Os diretores Armando de Miranda e Sérgio Brito trabalham de maneira precisa, ainda que sutil, a tensão homoerótica comum nas narrativas sobre duplos. Ao perceber que seu clone pode conquistar a mulher de seus sonhos, o sujeito procura se fazer ainda mais viril, mais potente e masculino. Na competição do indivíduo consigo mesmo, ele presta uma verdadeira homenagem à potência e à sexualidade alheia. A disputa costuma funcionar como maneira de retirar sujeitos apáticos de sua vida morna, empoderando-os graças à libido espelhada em si próprio. 

Pois Marco e Mario (a falta de acento será importante na trama) passarão a competir, substituindo-se ao colega, tramando nas costas do melhor amigo. Eles nunca manifestaram interesse por mulheres antes, mas a presença de Marina fará com que, por exemplo, acordem fazendo carinho no ombro do outro, pensando se tratar da garota. Tanto o humor quanto a pitada de homofobia decorrem precisamente do deboche pela possível intimidade entre dois homens.

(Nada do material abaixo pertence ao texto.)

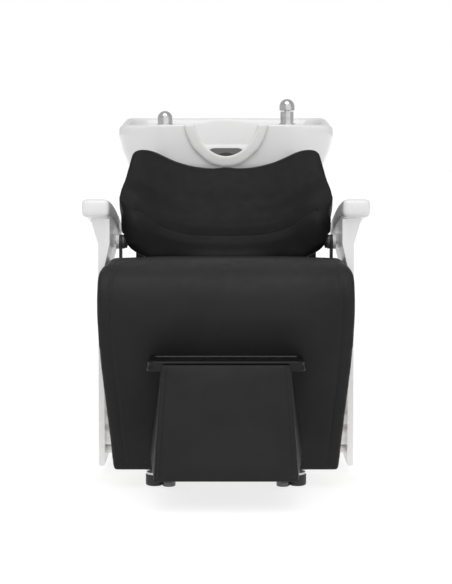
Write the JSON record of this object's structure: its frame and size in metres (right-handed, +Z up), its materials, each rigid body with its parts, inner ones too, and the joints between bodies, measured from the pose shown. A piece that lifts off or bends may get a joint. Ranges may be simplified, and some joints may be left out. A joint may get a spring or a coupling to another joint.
{
  "type": "salon backwash unit",
  "caption": "Salon shampoo backwash unit: padded seat with reclining bucket back, pull-out footrest, and a tilting ceramic wash bowl with mixer and hand shower on a pedestal.",
  "frame": {"origin": "centre of the footprint's bounding box, on the floor", "axes": "+Z up, +Y from the seat's front towards the wash bowl, +X to the right seen from the front"},
  "size_m": [0.654, 1.38, 0.899],
  "materials": {
    "black_leather": "satin, fine grain",
    "white_shell": "gloss",
    "white_ceramic": "glazed",
    "white_silicone": "satin",
    "chrome": "polished",
    "steel": "zinc plated",
    "black_steel": "satin powder coat",
    "black_plastic": "matt moulded",
    "gloss_black": "gloss",
    "grey_plastic": "satin moulded",
    "black_rubber": "matt",
    "plywood": "raw plywood"
  },
  "bodies": {
    "base": {"base_rails": "black_steel", "base_cross_tubes": "black_steel", "rail_end_plugs": "black_plastic", "levelling_foot_pads": "black_plastic", "levelling_foot_nuts": "steel", "levelling_foot_studs": "steel", "floor_anchor_brackets": "black_steel", "seat_uprights": "black_steel", "seat_side_tubes": "black_steel", "seat_cross_tubes": "black_steel", "seat_board": "plywood", "apron_board": "plywood", "seat_cushion": "black_leather", "side_panel_left": "white_shell", "side_panel_right": "white_shell", "armrest_left": "white_shell", "armrest_right": "white_shell", "panel_spacers": "steel", "panel_screws": "steel", "recline_brackets": "black_steel", "recline_stop_posts": "black_steel", "recline_stop_bumpers": "black_rubber", "slide_guides": "black_plastic", "pedestal_base_plate": "black_steel", "pedestal_column": "black_steel", "pedestal_cover": "white_shell", "rear_service_panel": "white_shell", "service_panel_screws": "steel", "tilt_yoke": "black_steel"},
    "backrest": {"backrest_cushion": "black_leather", "backrest_shell": "black_plastic", "backrest_arms": "black_steel", "backrest_cross_tube": "black_steel", "backrest_stays": "black_steel", "pivot_pins": "steel", "pivot_caps": "grey_plastic"},
    "bowl": {"basin": "white_ceramic", "neck_rest": "white_silicone", "tilt_saddle": "black_steel", "tilt_pin": "steel", "strainer_dish": "grey_plastic", "drain_body": "grey_plastic", "drain_nut": "grey_plastic", "waste_elbow": "grey_plastic", "mixer_base": "chrome", "shower_sleeve": "chrome", "deck_nuts": "steel"},
    "mixer_cartridge": {"mixer_cartridge": "chrome"},
    "mixer_handle": {"mixer_handle": "chrome"},
    "hand_shower": {"hand_shower_body": "chrome", "hand_shower_face": "black_plastic"},
    "hair_strainer": {"hair_strainer": "black_plastic"},
    "clamp_knob": {"tilt_clamp_knob": "black_plastic"},
    "footrest": {"footrest_tray": "gloss_black", "footrest_core": "plywood", "footrest_pad": "black_leather", "footrest_risers": "black_steel", "footrest_slide_bars": "black_steel", "footrest_rear_crossbar": "black_steel", "footrest_glide_feet": "chrome"}
  },
  "joints": [
    {"name": "recline", "type": "hinge", "parent": "base", "child": "backrest", "pos_m": [0, -0.09, 0.537], "axis": [1, 0, 0], "range_deg": [0, 10]},
    {"name": "footrest_slide", "type": "slide", "parent": "base", "child": "footrest", "axis": [0, -1, 0], "range_m": [0, 0.25]},
    {"name": "bowl_tilt", "type": "hinge", "parent": "base", "child": "bowl", "pos_m": [0, 0.4, 0.6], "axis": [1, 0, 0], "range_deg": [-6, 8]},
    {"name": "tilt_clamp", "type": "hinge", "parent": "bowl", "child": "clamp_knob", "pos_m": [0, 0.4, 0.6], "axis": [1, 0, 0], "range_deg": [-180, 180]},
    {"name": "mixer_turn", "type": "hinge", "parent": "bowl", "child": "mixer_cartridge", "pos_m": [0.162, 0.198, 0.866], "axis": [0, 0, 1], "range_deg": [-45, 45]},
    {"name": "mixer_lift", "type": "hinge", "parent": "mixer_cartridge", "child": "mixer_handle", "pos_m": [0.162, 0.198, 0.866], "axis": [1, 0, 0], "range_deg": [0, 25]},
    {"name": "shower_lift", "type": "slide", "parent": "bowl", "child": "hand_shower", "axis": [0, 0, 1], "range_m": [0, 0.16]},
    {"name": "strainer_lift", "type": "slide", "parent": "bowl", "child": "hair_strainer", "axis": [0, -0.7071, 0.7071], "range_m": [0, 0.06]}
  ]
}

É claro que apenas um deles poderá ficar com o objeto de desejo da dupla, nesta sociedade conservadora dos anos 1950. Curiosamente, o roteiro nunca constrói uma perseguição moralista ao trio, que poderia ter estendido a convivência poliamorosa por mais tempo. Entretanto, os preconceitos internalizados os levam a uma espécie de duelo lançado à mocinha: “Escolha: ele ou eu”. Caso ocorresse nos dias atuais, esses Jules e Jim poderiam perfeitamente viver uma história afetuosa com a mulher — e um com o outro. A liberdade de corpos e desejos invalidaria parte considerável dos conflitos nos longas-metragens do século passado.

Entretanto, Miranda e Brito multiplicam os referenciais de suspense, que dominam a segunda metade da trama. Os cineastas demonstram evidente gosto pelo cinema de Hitchcock, com quem estabelecem inúmeras conexões na chave do plágio/homenagem. Um Corpo que Cai, Festim Diabólico e Pacto Sinistro são apenas alguns dos títulos do britânico que vêm à mente conforme Marco e Mario passam a rivalizar. Cartas deturpadas, cadáveres convenientes e mudanças de identidade surgem de maneira nada convincente.

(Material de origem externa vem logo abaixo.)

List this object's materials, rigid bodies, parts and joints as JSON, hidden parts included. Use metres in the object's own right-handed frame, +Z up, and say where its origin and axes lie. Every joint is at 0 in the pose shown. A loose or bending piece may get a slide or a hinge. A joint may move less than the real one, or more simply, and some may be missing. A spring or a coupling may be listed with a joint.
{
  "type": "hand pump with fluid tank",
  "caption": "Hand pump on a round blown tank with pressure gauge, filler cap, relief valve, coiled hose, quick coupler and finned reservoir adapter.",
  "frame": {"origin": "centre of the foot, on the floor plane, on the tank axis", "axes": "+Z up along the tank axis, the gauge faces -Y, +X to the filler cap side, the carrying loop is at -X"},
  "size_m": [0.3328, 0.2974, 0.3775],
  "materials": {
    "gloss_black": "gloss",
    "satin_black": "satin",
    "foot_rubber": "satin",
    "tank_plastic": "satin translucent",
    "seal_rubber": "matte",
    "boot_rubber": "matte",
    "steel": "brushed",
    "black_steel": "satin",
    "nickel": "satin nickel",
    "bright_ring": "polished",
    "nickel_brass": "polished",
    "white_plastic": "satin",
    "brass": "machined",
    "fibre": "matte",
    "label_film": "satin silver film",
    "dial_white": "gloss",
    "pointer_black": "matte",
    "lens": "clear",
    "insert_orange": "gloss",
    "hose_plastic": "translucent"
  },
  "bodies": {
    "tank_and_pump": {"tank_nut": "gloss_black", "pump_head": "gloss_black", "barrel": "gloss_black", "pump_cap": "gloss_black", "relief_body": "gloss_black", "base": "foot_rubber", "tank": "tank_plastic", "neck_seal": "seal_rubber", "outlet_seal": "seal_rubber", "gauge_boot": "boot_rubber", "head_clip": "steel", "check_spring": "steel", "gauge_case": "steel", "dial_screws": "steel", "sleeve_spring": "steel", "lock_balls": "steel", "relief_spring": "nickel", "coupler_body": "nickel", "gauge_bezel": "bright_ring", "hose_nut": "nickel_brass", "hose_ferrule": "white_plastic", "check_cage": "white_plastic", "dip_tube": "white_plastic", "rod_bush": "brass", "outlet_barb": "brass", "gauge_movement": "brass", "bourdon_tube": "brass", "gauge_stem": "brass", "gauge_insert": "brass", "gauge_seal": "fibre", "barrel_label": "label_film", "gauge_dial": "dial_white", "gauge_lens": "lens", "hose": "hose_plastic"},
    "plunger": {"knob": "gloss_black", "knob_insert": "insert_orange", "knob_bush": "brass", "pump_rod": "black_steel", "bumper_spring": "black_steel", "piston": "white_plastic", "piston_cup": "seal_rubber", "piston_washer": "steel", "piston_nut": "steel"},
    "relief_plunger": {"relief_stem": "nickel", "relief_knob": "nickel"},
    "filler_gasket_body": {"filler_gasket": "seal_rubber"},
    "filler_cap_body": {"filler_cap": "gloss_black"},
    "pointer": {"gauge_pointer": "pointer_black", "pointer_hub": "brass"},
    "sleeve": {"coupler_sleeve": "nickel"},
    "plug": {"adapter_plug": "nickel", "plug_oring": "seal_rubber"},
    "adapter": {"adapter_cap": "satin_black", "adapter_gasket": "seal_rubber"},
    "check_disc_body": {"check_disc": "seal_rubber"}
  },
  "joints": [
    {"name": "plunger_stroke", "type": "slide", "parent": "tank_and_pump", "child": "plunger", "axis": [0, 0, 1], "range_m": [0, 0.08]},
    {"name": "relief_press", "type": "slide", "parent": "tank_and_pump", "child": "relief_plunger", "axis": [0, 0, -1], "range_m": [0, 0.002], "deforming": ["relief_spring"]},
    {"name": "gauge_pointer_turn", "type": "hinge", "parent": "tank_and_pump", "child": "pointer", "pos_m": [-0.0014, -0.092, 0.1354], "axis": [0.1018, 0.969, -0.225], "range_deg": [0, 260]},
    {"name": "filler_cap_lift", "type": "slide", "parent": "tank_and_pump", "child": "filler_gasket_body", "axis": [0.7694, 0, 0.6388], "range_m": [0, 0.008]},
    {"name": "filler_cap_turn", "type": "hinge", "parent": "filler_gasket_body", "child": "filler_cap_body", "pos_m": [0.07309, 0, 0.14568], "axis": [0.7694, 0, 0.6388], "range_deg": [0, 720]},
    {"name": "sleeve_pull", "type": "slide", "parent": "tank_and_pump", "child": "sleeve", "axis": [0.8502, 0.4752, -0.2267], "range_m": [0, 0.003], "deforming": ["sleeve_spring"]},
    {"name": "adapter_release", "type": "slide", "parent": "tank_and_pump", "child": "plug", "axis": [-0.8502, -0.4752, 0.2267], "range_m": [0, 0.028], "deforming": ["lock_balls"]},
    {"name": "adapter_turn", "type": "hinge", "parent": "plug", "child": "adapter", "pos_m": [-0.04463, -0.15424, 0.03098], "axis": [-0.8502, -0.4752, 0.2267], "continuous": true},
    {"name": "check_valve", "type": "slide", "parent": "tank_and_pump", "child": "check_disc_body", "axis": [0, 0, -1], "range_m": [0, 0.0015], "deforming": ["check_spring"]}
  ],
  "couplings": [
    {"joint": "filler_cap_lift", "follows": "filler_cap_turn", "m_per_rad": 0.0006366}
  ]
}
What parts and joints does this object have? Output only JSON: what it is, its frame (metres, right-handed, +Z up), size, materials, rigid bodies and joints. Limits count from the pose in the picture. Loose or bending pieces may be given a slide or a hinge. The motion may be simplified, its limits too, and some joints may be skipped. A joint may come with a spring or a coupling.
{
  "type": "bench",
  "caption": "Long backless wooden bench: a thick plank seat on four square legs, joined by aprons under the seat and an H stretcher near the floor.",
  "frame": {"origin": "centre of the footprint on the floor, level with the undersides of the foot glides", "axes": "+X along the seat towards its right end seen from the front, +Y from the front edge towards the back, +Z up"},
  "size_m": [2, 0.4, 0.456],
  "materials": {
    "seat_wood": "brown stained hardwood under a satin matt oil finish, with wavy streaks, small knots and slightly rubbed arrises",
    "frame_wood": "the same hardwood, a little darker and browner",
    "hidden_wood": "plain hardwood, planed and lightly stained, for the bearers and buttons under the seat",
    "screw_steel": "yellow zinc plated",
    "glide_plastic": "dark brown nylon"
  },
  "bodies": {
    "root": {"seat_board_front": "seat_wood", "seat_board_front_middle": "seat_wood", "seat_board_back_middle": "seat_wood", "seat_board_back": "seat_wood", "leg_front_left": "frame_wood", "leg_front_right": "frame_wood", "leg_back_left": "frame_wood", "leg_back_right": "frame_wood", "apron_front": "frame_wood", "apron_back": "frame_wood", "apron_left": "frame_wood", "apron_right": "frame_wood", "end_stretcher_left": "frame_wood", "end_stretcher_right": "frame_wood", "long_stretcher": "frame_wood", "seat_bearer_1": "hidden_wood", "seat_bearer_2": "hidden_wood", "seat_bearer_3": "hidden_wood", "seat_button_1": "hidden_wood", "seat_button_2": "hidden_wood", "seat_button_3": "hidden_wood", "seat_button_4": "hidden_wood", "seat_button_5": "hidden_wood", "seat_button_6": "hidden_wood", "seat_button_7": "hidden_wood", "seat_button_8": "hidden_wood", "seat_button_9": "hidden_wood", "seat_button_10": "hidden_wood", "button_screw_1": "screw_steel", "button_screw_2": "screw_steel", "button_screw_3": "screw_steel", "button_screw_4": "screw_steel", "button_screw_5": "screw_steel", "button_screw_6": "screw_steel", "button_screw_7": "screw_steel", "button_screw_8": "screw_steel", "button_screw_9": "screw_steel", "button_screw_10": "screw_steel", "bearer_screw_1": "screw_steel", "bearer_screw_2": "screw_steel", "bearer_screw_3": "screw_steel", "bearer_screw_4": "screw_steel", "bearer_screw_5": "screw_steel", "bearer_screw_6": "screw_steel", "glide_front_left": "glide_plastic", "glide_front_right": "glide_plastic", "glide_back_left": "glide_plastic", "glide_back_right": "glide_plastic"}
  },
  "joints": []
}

Aliás, quanto mais escancara o desejo de surpreender o espectador e revelar o lado sombrio do ser humano, menos Uma Vida para Dois se prova bem-sucedido. Ele transborda de ambição, mas também incomoda pelo aspecto desajeitado de acomodar as reviravoltas que se atropelam, sobretudo no desfecho. Os autores apostam numa obra cujas sensações (medo, surpresa, alívio, angústia) são priorizadas em relação ao raciocínio lógico. O mergulho no cinema de gênero equivale, neste caso, à decisão autocondescendente de introduzir na narrativa qualquer elemento capaz de gerar tensão.

Logo, Uma Vida para Dois deve ser tornar conhecido menos por suas qualidades do que pela coragem, e pela crença ingênua no funcionamento dos tiques e truques propostos. Em chave extrafílmica, torna-se “o filme perdido” de Mario Civelli, aquele recuperado muitas décadas depois, em cópia 16mm, que ainda passará por processo de restauração. Tornou-se um caso raro, o filme impossível de assistir, e mais misterioso por seu desaparecimento do que pelo conflito fratricida entre Mario e Marco. 

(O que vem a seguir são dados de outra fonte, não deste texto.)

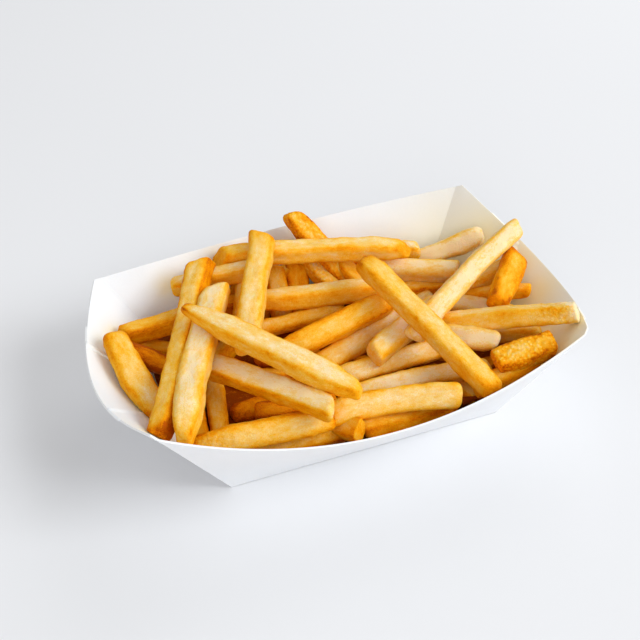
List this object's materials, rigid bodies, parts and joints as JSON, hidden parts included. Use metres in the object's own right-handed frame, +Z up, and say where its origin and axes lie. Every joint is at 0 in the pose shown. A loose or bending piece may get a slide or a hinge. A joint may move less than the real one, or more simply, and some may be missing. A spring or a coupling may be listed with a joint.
{
  "type": "tray of french fries",
  "caption": "Open paper food tray with sloping folded sides, heaped with thick golden french fries lying every way.",
  "frame": {"origin": "middle of the tray's flat bottom, on the surface it stands on", "axes": "+X along the tray's length, to the end that is at the right when its front long side is seen; +Y across the tray, to its rear long side; +Z up"},
  "size_m": [0.1732, 0.1129, 0.0494],
  "materials": {
    "paper": "smooth uncoated white paperboard",
    "fried_potato": "golden fried potato with a dry, slightly oily crust"
  },
  "bodies": {
    "root": {"tray": "paper", "fries": "fried_potato"}
  },
  "joints": []
}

Atualmente, pode e deve ser interpretado igualmente com ajuda das ferramentas do cinema queer. A ideia de dois homens que vivem juntos, já em idade adulta consolidada, sentindo que precisam matar uma parte inconveniente de sua identidade para terem sucesso na sociedade reacionária, funciona enquanto metáfora da homofobia internalizada do sujeito dividido em dois. Ora, nosso anti-herói descobre tarde demais que matou a parte errada — ou, então, que tal parte nunca pode ser morta. A homossexualidade reprimida retorna de maneira triunfal nesta trama, parte homofóbica, parte tolerante aos desejos ocultos do protagonista.